Brighton and Hove experienced the most dramatic slump in property prices in Britain last month, according to latest figures.

A combination of rising interest rates, investor caution and the poor summer have contributed to a 1.9 per cent fall in the price of the average home.

This is the second consecutive month values have fallen, signalling the end to a 12-year boom which has seen prices double since 1992.

A detached house previously worth £322,000 had £6,400 wiped off its market value in July.

Owners of flats and maisonettes, which have an average selling price of £144,000, saw the price fall by £2,736.

Interest rate rises have been blamed for the national 0.1 per cent slump in prices but Brighton and Hove has been most severely affected.

It heads the league table of falling house prices, followed by Reading and Exeter at 1.2 per cent and Oxford at one per cent. In London the average home lost 0.8 per cent of its value.

East Sussex as a whole fared only slightly better with a 0.7 per cent fall. West Sussex was unaffected.

John Wriglesworth, housing economist for internet site Hometrack, which calculated today's figures, said: "Rising interest rates and speculative fears of a housing market crash have resulted in falls in house prices across many parts of the country. The reason Brighton and Hove has seen the biggest fall is because it was one of the star risers over the last two years.

"It has become a hugely popular place to live but there is a new cautious consumer approach following interest rate rises.

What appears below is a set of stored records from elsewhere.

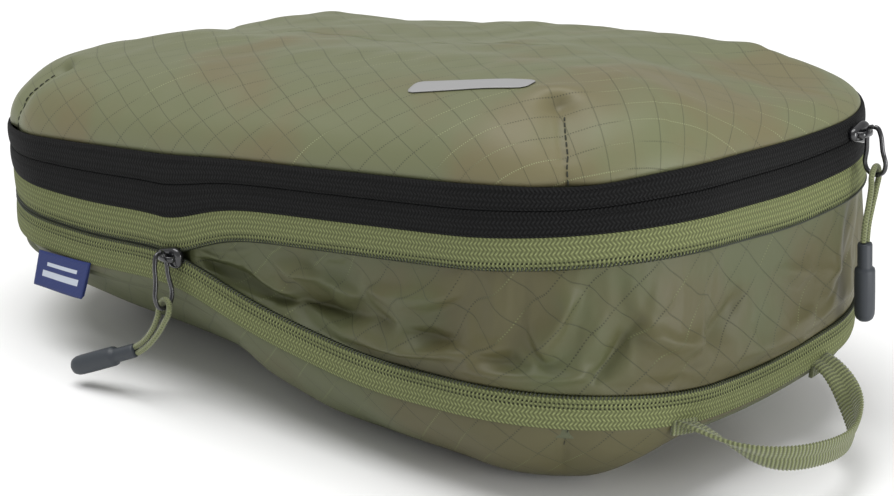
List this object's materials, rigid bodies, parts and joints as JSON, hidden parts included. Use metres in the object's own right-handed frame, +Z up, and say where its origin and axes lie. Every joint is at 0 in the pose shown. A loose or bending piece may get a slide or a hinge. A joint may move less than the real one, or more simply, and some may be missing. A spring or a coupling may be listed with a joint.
{
  "type": "packing cube",
  "caption": "Soft rectangular travel packing cube with a zipped lid, a compression zipper over a wedge gusset, cord zipper pulls and a webbing grab handle.",
  "frame": {"origin": "centre of the flat bottom of the pan, on the surface the cube stands on", "axes": "+Z up out of the pan; +X along the length towards the grab handle; -Y is the long front with the compression slider, and the lid hinges at +Y"},
  "size_m": [0.4052, 0.2445, 0.1561],
  "materials": {
    "ripstop": "satin",
    "green_tape": "matte",
    "green_coil": "satin",
    "black_tape": "matte",
    "black_coil": "satin",
    "binding": "matte",
    "label": "satin",
    "reflective": "satin",
    "moulded": "matte",
    "black_metal": "gloss"
  },
  "bodies": {
    "base": {"base_pan": "ripstop", "base_seam_binding": "binding", "lower_zip_tape": "green_tape", "lower_zip_coil": "green_coil", "side_label": "label", "gusset_panel": "ripstop", "handle_anchor_front": "green_tape", "handle_anchor_back": "green_tape"},
    "frame": {"upper_zip_coil": "green_coil", "upper_zip_tape": "green_tape", "main_zip_lower_tape": "black_tape", "main_zip_lower_coil": "black_coil", "hinge_panel_frame_half": "ripstop", "frame_seam_binding": "binding"},
    "lid": {"main_zip_upper_coil": "black_coil", "main_zip_upper_tape": "black_tape", "hinge_panel_lid_half": "ripstop", "lid_panel": "ripstop", "lid_seam_binding": "binding", "lid_reflective_bar": "reflective"},
    "compression_slider": {"compression_slider_body": "black_metal", "compression_slider_bridge": "black_metal"},
    "compression_pull": {"compression_pull_wire": "black_metal", "compression_pull_cord": "green_tape", "compression_pull_grip": "moulded"},
    "main_slider": {"main_slider_body": "black_metal", "main_slider_bridge": "black_metal"},
    "main_pull": {"main_pull_wire": "black_metal", "main_pull_cord": "green_tape", "main_pull_grip": "moulded"},
    "handle": {"grab_handle": "green_tape"}
  },
  "joints": [
    {"name": "compression", "type": "hinge", "parent": "base", "child": "frame", "pos_m": [-0.18, 0, 0.05165], "axis": [0, 1, 0], "range_deg": [0, 7.6], "deforming": ["gusset_panel"]},
    {"name": "lid_hinge", "type": "hinge", "parent": "frame", "child": "lid", "pos_m": [-0.00465, 0.1096, 0.09845], "axis": [-0.9912, 0, -0.1323], "range_deg": [0, 170]},
    {"name": "compression_slide", "type": "slide", "parent": "base", "child": "compression_slider", "axis": [0.998, 0, -0.064], "range_m": [0, 0.156]},
    {"name": "compression_pull_swing", "type": "hinge", "parent": "compression_slider", "child": "compression_pull", "pos_m": [-0.032, -0.12216, 0.06152], "axis": [-1, 0, 0], "range_deg": [0, 120]},
    {"name": "main_slide", "type": "slide", "parent": "frame", "child": "main_slider", "axis": [0, -1, 0], "range_m": [0, 0.085]},
    {"name": "main_pull_swing", "type": "hinge", "parent": "main_slider", "child": "main_pull", "pos_m": [0.18502, 0.052, 0.12376], "axis": [0, -1, 0], "range_deg": [0, 150]},
    {"name": "handle_swing", "type": "hinge", "parent": "base", "child": "handle", "pos_m": [0.1884, -0.012, 0.035], "axis": [0, 1, 0], "range_deg": [-110, 30]}
  ],
  "couplings": [
    {"joint": "compression_slide", "follows": "compression", "m_per_rad": 1.1634}
  ]
}
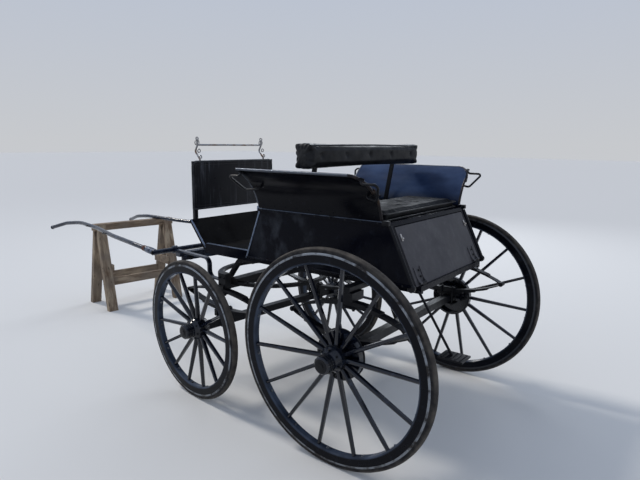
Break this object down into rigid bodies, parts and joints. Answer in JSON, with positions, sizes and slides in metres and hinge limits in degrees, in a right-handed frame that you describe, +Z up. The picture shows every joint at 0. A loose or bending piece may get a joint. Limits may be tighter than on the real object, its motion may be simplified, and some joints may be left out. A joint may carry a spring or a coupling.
{
  "type": "four-wheeled dog cart horse carriage",
  "caption": "Light four-wheeled horse carriage with back-to-back seats, dished spoked wheels, elliptic springs and shafts resting on a wooden trestle.",
  "frame": {"origin": "on the ground, at the middle of the whole object's bounding box", "axes": "+X towards the shafts' tips, +Y to the carriage's left, +Z up"},
  "size_m": [4.2257, 1.5956, 1.535],
  "materials": {
    "tyre": "dusty",
    "black_paint": "gloss",
    "steel": "satin",
    "iron": "satin",
    "painted_wood": "gloss",
    "grey_wood": "satin",
    "leather": "satin",
    "bare_wood": "matt"
  },
  "bodies": {
    "carriage": {"rear_axle": "iron", "rear_springs_lower": "iron", "rear_springs_upper": "iron", "rear_bearer": "painted_wood", "chassis_rails": "painted_wood", "body_floor": "painted_wood", "body_side_left": "painted_wood", "body_side_right": "painted_wood", "body_front": "painted_wood", "seat_deck": "painted_wood", "flare_left": "black_paint", "flare_right": "black_paint", "seat_cushion_rear": "leather", "seat_cushion_front": "leather", "back_rest": "leather", "back_irons": "iron", "foot_floor": "painted_wood", "toe_board": "painted_wood", "dashboard": "painted_wood", "rein_rail": "steel", "scroll_irons": "iron", "upper_fifth_wheel": "iron", "rear_step": "iron", "flare_handles": "iron", "trestle_beam": "bare_wood", "trestle_legs": "bare_wood", "trestle_braces": "bare_wood"},
    "tailboard": {"tailboard": "grey_wood"},
    "fore_carriage": {"front_axle": "iron", "front_springs_lower": "iron", "front_springs_upper": "iron", "lower_fifth_wheel": "iron", "king_pin": "iron", "draught_irons": "iron", "splinter_bar": "painted_wood"},
    "swingletree": {"swingletree": "painted_wood"},
    "shafts": {"shaft_bar": "iron", "shaft_left": "painted_wood", "shaft_right": "painted_wood"},
    "rear_wheel_left": {"rear_tyre_left": "tyre", "rear_rim_left": "black_paint", "rear_spokes_left": "painted_wood"},
    "rear_wheel_right": {"rear_tyre_right": "tyre", "rear_rim_right": "black_paint", "rear_spokes_right": "painted_wood"},
    "front_wheel_left": {"front_tyre_left": "tyre", "front_rim_left": "black_paint", "front_spokes_left": "painted_wood"},
    "front_wheel_right": {"front_tyre_right": "tyre", "front_rim_right": "black_paint", "front_spokes_right": "painted_wood"}
  },
  "joints": [
    {"name": "rear_wheel_left_spin", "type": "hinge", "parent": "carriage", "child": "rear_wheel_left", "pos_m": [-1.58286, 0.724, 0.52931], "axis": [0, 0.9986, -0.0523], "continuous": true},
    {"name": "rear_wheel_right_spin", "type": "hinge", "parent": "carriage", "child": "rear_wheel_right", "pos_m": [-1.58286, -0.724, 0.52931], "axis": [0, 0.9986, 0.0523], "continuous": true},
    {"name": "steering", "type": "hinge", "parent": "carriage", "child": "fore_carriage", "pos_m": [-0.59286, 0, 0.6], "axis": [0, 0, 1], "range_deg": [-29, 41]},
    {"name": "front_wheel_left_spin", "type": "hinge", "parent": "fore_carriage", "child": "front_wheel_left", "pos_m": [-0.52512, 0.64445, 0.41587], "axis": [0.1045, 0.9942, -0.0262], "continuous": true},
    {"name": "front_wheel_right_spin", "type": "hinge", "parent": "fore_carriage", "child": "front_wheel_right", "pos_m": [-0.66059, -0.64445, 0.41587], "axis": [0.1045, 0.9942, 0.0262], "continuous": true},
    {"name": "shafts_hinge", "type": "hinge", "parent": "fore_carriage", "child": "shafts", "pos_m": [0.0685, -0.06951, 0.757], "axis": [-0.1045, -0.9945, 0], "range_deg": [0, 80]},
    {"name": "swingletree_swivel", "type": "hinge", "parent": "fore_carriage", "child": "swingletree", "pos_m": [-0.01405, -0.06084, 0.7075], "axis": [0, 0, -1], "range_deg": [-20, 20]},
    {"name": "tailboard_hinge", "type": "hinge", "parent": "carriage", "child": "tailboard", "pos_m": [-1.83966, 0, 0.8615], "axis": [0, -1, 0], "range_deg": [0, 115]}
  ]
}
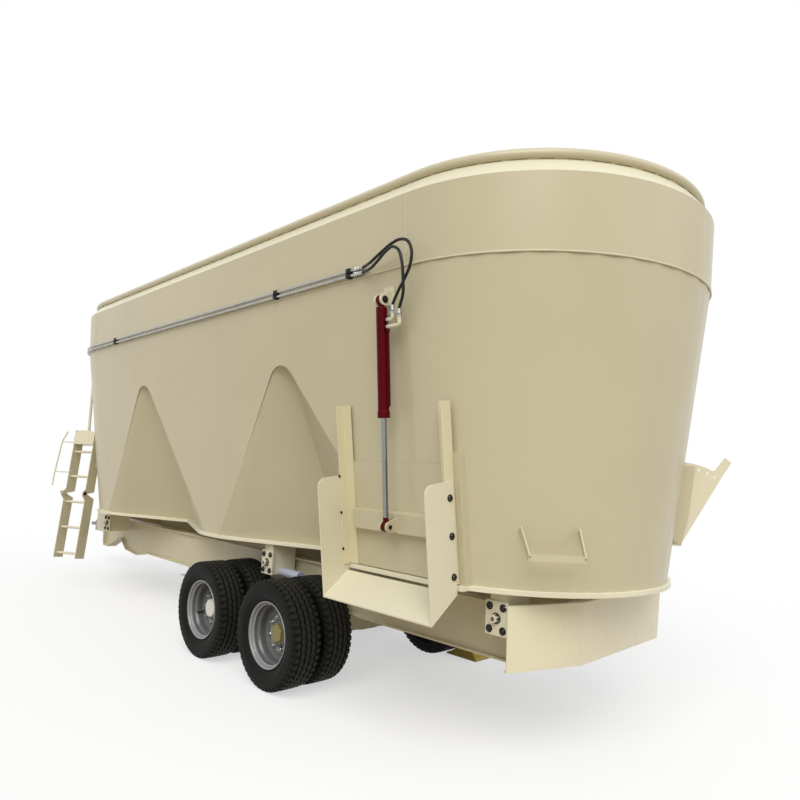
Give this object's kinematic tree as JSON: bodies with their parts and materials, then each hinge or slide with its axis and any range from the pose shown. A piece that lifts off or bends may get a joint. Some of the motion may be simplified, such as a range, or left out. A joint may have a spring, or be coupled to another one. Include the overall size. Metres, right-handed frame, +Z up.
{
  "type": "trailed feed mixer",
  "caption": "Long trailed livestock feed mixer with upright augers in a folded tub, twin-wheel axles, a sliding discharge door and chute, and a fold-up ladder.",
  "frame": {"origin": "bottom centre of the machine's box, on the ground", "axes": "+X to the rear of the trailer, +Z up, -Y to the side with the discharge door and chute"},
  "size_m": [9.1132, 2.5018, 3.3527],
  "materials": {
    "cream": "satin enamel",
    "pale_cream": "satin enamel",
    "dark_red": "gloss enamel",
    "bare_steel": "bare steel",
    "wheel_grey": "satin enamel",
    "tyre_rubber": "matt rubber",
    "hose_rubber": "satin rubber",
    "guard_yellow": "moulded plastic",
    "worn_steel": "worn steel"
  },
  "bodies": {
    "machine": {"tub_wall": "cream", "upper_band": "cream", "spill_ring": "cream", "rim_pipe": "cream", "floor_plate": "cream", "rear_step": "cream", "gearbox_rear": "cream", "crossmember_rear": "cream", "load_cell_near_rear": "pale_cream", "load_cell_far_rear": "pale_cream", "gearbox_middle": "cream", "crossmember_middle": "cream", "load_cell_near_middle": "pale_cream", "load_cell_far_middle": "pale_cream", "gearbox_front": "cream", "crossmember_front": "cream", "load_cell_near_front": "pale_cream", "load_cell_far_front": "pale_cream", "wheel_chock": "guard_yellow", "beam_near": "cream", "beam_far": "cream", "drawbar": "cream", "jack_sleeve": "cream", "rear_guard": "cream", "axle_front": "cream", "axle_rear": "cream", "door_guide_front": "cream", "door_guide_rear": "cream", "cylinder_bracket": "cream", "ladder_upper": "cream", "knife_guide": "cream", "hitch_eye": "bare_steel", "door_pipes": "bare_steel", "chute": "pale_cream", "hose_upper": "hose_rubber", "hose_lower": "hose_rubber"},
    "rear_auger": {"auger_rear": "worn_steel"},
    "middle_auger": {"auger_middle": "worn_steel"},
    "front_auger": {"auger_front": "worn_steel"},
    "rear_drive_shaft": {"shaft_rear": "guard_yellow"},
    "middle_drive_shaft": {"shaft_middle": "guard_yellow"},
    "input_drive_shaft": {"shaft_input": "guard_yellow"},
    "door": {"door_panel": "cream"},
    "door_cylinder_barrel": {"cylinder_barrel": "dark_red"},
    "door_cylinder_rod": {"cylinder_rod": "bare_steel"},
    "lower_ladder": {"ladder_lower": "cream"},
    "swinging_knife": {"counter_knife": "cream"},
    "parking_leg": {"jack_leg": "bare_steel"},
    "near_front_wheels": {"wheel_near_front": "wheel_grey", "tyre_near_front_outer": "tyre_rubber", "tyre_near_front_inner": "tyre_rubber"},
    "near_rear_wheels": {"wheel_near_rear": "wheel_grey", "tyre_near_rear_outer": "tyre_rubber", "tyre_near_rear_inner": "tyre_rubber"},
    "far_front_wheels": {"wheel_far_front": "wheel_grey", "tyre_far_front_outer": "tyre_rubber", "tyre_far_front_inner": "tyre_rubber"},
    "far_rear_wheels": {"wheel_far_rear": "wheel_grey", "tyre_far_rear_outer": "tyre_rubber", "tyre_far_rear_inner": "tyre_rubber"}
  },
  "joints": [
    {"name": "rear_auger_turn", "type": "hinge", "parent": "machine", "child": "rear_auger", "pos_m": [3.35665, 0.05087, 0.983], "axis": [0, 0, 1], "continuous": true},
    {"name": "middle_auger_turn", "type": "hinge", "parent": "machine", "child": "middle_auger", "pos_m": [0.87665, 0.05087, 0.983], "axis": [0, 0, 1], "continuous": true},
    {"name": "front_auger_turn", "type": "hinge", "parent": "machine", "child": "front_auger", "pos_m": [-1.60335, 0.05087, 0.983], "axis": [0, 0, 1], "continuous": true},
    {"name": "rear_shaft_turn", "type": "hinge", "parent": "machine", "child": "rear_drive_shaft", "pos_m": [2.11665, 0.05087, 0.603], "axis": [1, 0, 0], "continuous": true},
    {"name": "middle_shaft_turn", "type": "hinge", "parent": "machine", "child": "middle_drive_shaft", "pos_m": [-0.36335, 0.05087, 0.603], "axis": [1, 0, 0], "continuous": true},
    {"name": "input_shaft_turn", "type": "hinge", "parent": "machine", "child": "input_drive_shaft", "pos_m": [-2.64335, 0.05087, 0.603], "axis": [1, 0, 0], "continuous": true},
    {"name": "near_front_wheels_roll", "type": "hinge", "parent": "machine", "child": "near_front_wheels", "pos_m": [0.99965, -0.77763, 0.383], "axis": [0, 1, 0], "continuous": true},
    {"name": "far_front_wheels_roll", "type": "hinge", "parent": "machine", "child": "far_front_wheels", "pos_m": [0.99965, 0.87937, 0.383], "axis": [0, 1, 0], "continuous": true},
    {"name": "near_rear_wheels_roll", "type": "hinge", "parent": "machine", "child": "near_rear_wheels", "pos_m": [1.97865, -0.77763, 0.383], "axis": [0, 1, 0], "continuous": true},
    {"name": "far_rear_wheels_roll", "type": "hinge", "parent": "machine", "child": "far_rear_wheels", "pos_m": [1.97865, 0.87937, 0.383], "axis": [0, 1, 0], "continuous": true},
    {"name": "door_lift", "type": "slide", "parent": "machine", "child": "door", "axis": [0, -0.1329, 0.9911], "range_m": [0, 0.54]},
    {"name": "door_cylinder_swing", "type": "hinge", "parent": "machine", "child": "door_cylinder_barrel", "pos_m": [3.21965, -1.17551, 2.57708], "axis": [-1, 0, 0], "range_deg": [0, 1.7]},
    {"name": "door_cylinder_stroke", "type": "slide", "parent": "door_cylinder_barrel", "child": "door_cylinder_rod", "axis": [0, -0.0892, 0.996], "range_m": [0, 0.545]},
    {"name": "ladder_fold", "type": "hinge", "parent": "machine", "child": "lower_ladder", "pos_m": [-2.39679, -0.98238, 1.13478], "axis": [-0.8572, -0.515, 0], "range_deg": [0, 165]},
    {"name": "knife_swing", "type": "hinge", "parent": "machine", "child": "swinging_knife", "pos_m": [4.20325, 0.56967, 1.221], "axis": [0.5225, -0.8526, 0], "range_deg": [0, 18.8]},
    {"name": "parking_leg_lift", "type": "slide", "parent": "machine", "child": "parking_leg", "axis": [0, 0, 1], "range_m": [0, 0.19]}
  ],
  "couplings": [
    {"joint": "middle_auger_turn", "follows": "rear_auger_turn", "ratio": 1},
    {"joint": "front_auger_turn", "follows": "rear_auger_turn", "ratio": 1},
    {"joint": "rear_shaft_turn", "follows": "rear_auger_turn", "ratio": 16},
    {"joint": "middle_shaft_turn", "follows": "rear_auger_turn", "ratio": 16},
    {"joint": "input_shaft_turn", "follows": "rear_auger_turn", "ratio": 16},
    {"joint": "door_cylinder_swing", "follows": "door_lift", "rad_per_m": 0.0506},
    {"joint": "door_cylinder_stroke", "follows": "door_lift", "ratio": 0.9984}
  ]
}
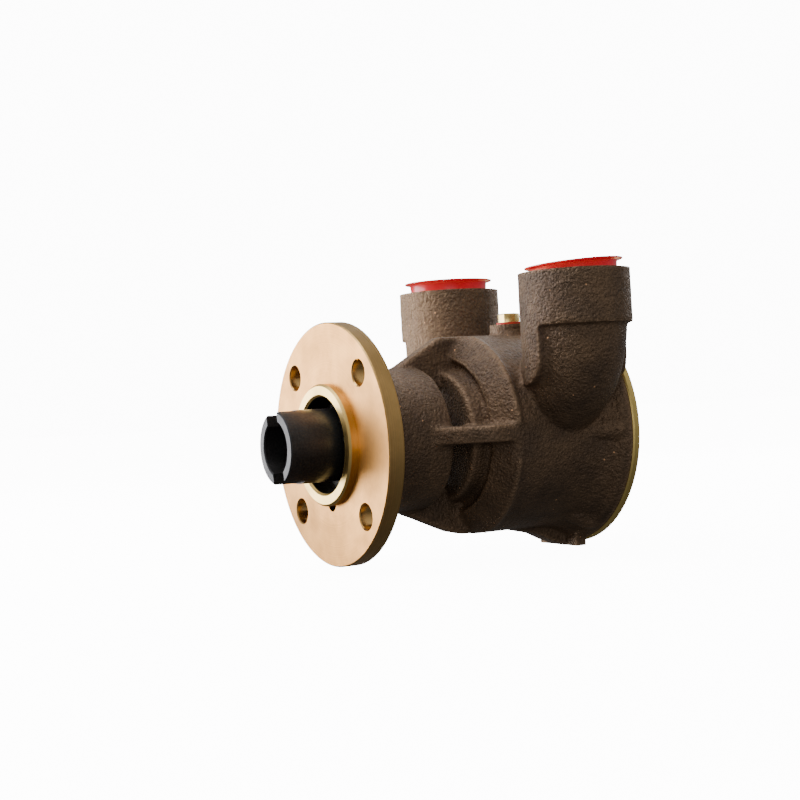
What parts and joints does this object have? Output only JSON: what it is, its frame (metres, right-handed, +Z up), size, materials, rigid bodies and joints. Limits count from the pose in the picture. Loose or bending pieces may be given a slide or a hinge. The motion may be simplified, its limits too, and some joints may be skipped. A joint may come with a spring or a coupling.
{
  "type": "flexible impeller pump",
  "caption": "Engine-mounted bronze water pump: round bolted flange, slotted drive sleeve, twin upward threaded ports with plugs, ribbed drain gap and plate end cover.",
  "frame": {"origin": "centre of the mounting flange's front face, on the shaft axis", "axes": "+Y along the shaft from the drive end to the end cover, +Z up through the ports"},
  "size_m": [0.182, 0.1873, 0.1554],
  "materials": {
    "cast_bronze": "sand-cast bronze, dark brown and grainy",
    "machined_bronze": "freshly turned bronze",
    "brass": "bright brass",
    "black_steel": "black steel with a ground end face",
    "stainless_steel": "turned stainless steel",
    "bearing_steel": "polished bearing steel",
    "cage_brass": "stamped brass",
    "black_rubber": "moulded black rubber",
    "ceramic": null,
    "seal_carbon": null,
    "gasket_fibre": "oiled gasket paper",
    "red_fibre": "red fibre sealing washer",
    "red_plastic": "soft glossy red plastic"
  },
  "bodies": {
    "casing": {"pump_body": "cast_bronze", "mounting_flange": "machined_bronze", "end_cover": "brass", "cover_screws": "brass", "cam_screw": "brass", "wear_plate": "brass", "cam": "brass", "flange_dowel": "stainless_steel", "bearing_retaining_ring": "stainless_steel", "front_bearing_outer_ring": "bearing_steel", "rear_bearing_outer_ring": "bearing_steel", "bearing_lip_seal": "black_rubber", "seal_seat_cup": "black_rubber", "seal_seat": "ceramic", "cover_gasket": "gasket_fibre", "cam_screw_washer": "red_fibre"},
    "rotor": {"drive_coupling": "black_steel", "coupling_pin": "stainless_steel", "pump_shaft": "stainless_steel", "front_bearing_inner_ring": "bearing_steel", "rear_bearing_inner_ring": "bearing_steel", "bearing_spacer": "stainless_steel", "shaft_retaining_ring": "stainless_steel", "water_slinger": "black_rubber", "seal_head": "seal_carbon", "seal_spring": "stainless_steel", "impeller": "black_rubber", "impeller_bush": "brass", "impeller_key": "stainless_steel"},
    "front_ball_set": {"front_bearing_balls": "bearing_steel", "front_bearing_cage": "cage_brass"},
    "rear_ball_set": {"rear_bearing_balls": "bearing_steel", "rear_bearing_cage": "cage_brass"},
    "near_cap": {"near_port_cap": "red_plastic"},
    "far_cap": {"far_port_cap": "red_plastic"}
  },
  "joints": [
    {"name": "rotor_spin", "type": "hinge", "parent": "casing", "child": "rotor", "pos_m": [0, 0, 0], "axis": [0, 1, 0], "continuous": true, "deforming": ["impeller"]},
    {"name": "front_ball_spin", "type": "hinge", "parent": "casing", "child": "front_ball_set", "pos_m": [0, 0.016, 0], "axis": [0, 1, 0], "continuous": true},
    {"name": "rear_ball_spin", "type": "hinge", "parent": "casing", "child": "rear_ball_set", "pos_m": [0, 0.039, 0], "axis": [0, 1, 0], "continuous": true},
    {"name": "near_cap_pull", "type": "slide", "parent": "casing", "child": "near_cap", "axis": [0, 0, 1], "range_m": [0, 0.1]},
    {"name": "far_cap_pull", "type": "slide", "parent": "casing", "child": "far_cap", "axis": [0, 0, 1], "range_m": [0, 0.1]}
  ],
  "couplings": [
    {"joint": "front_ball_spin", "follows": "rotor_spin", "ratio": 0.3836},
    {"joint": "rear_ball_spin", "follows": "rotor_spin", "ratio": 0.3836}
  ]
}
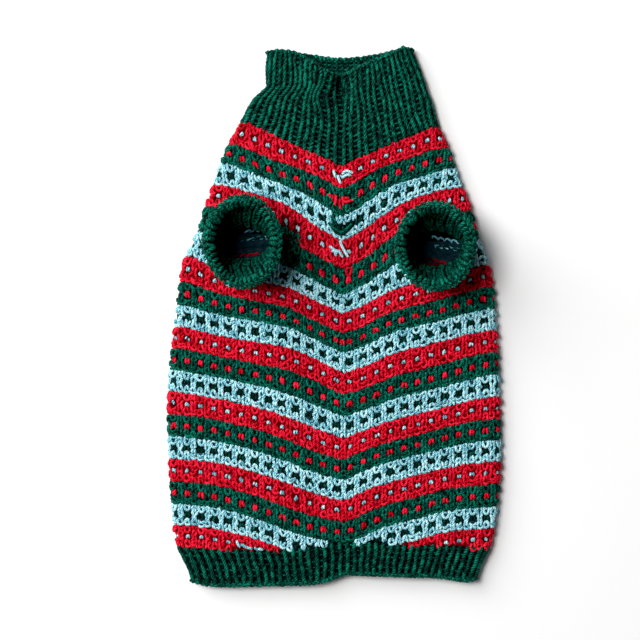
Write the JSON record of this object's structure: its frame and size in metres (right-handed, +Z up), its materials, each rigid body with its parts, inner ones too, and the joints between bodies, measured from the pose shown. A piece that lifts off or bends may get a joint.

"We anticipate that a ripple of negative price changes will spread out over wider regions of the UK, as the full effect of the most recent interest rate rises has not yet fed through to the market.

"House prices have only risen by 3.6 per cent so far this year and we feel that the market is now approaching its peak."

He said a market crash was not expected but prices would continue to level out with zero per cent inflation for at least the next 12 months.

The report also reveals that the number of first-time buyers nationally fell by four per cent, wiping out demand.

Interest rates have increased by 1.25 per cent since November last year, pushing up the cost of mortgages.

Experts warn predicted future interest rate rises imposed by the Bank of England could lead to continued falls in the housing market.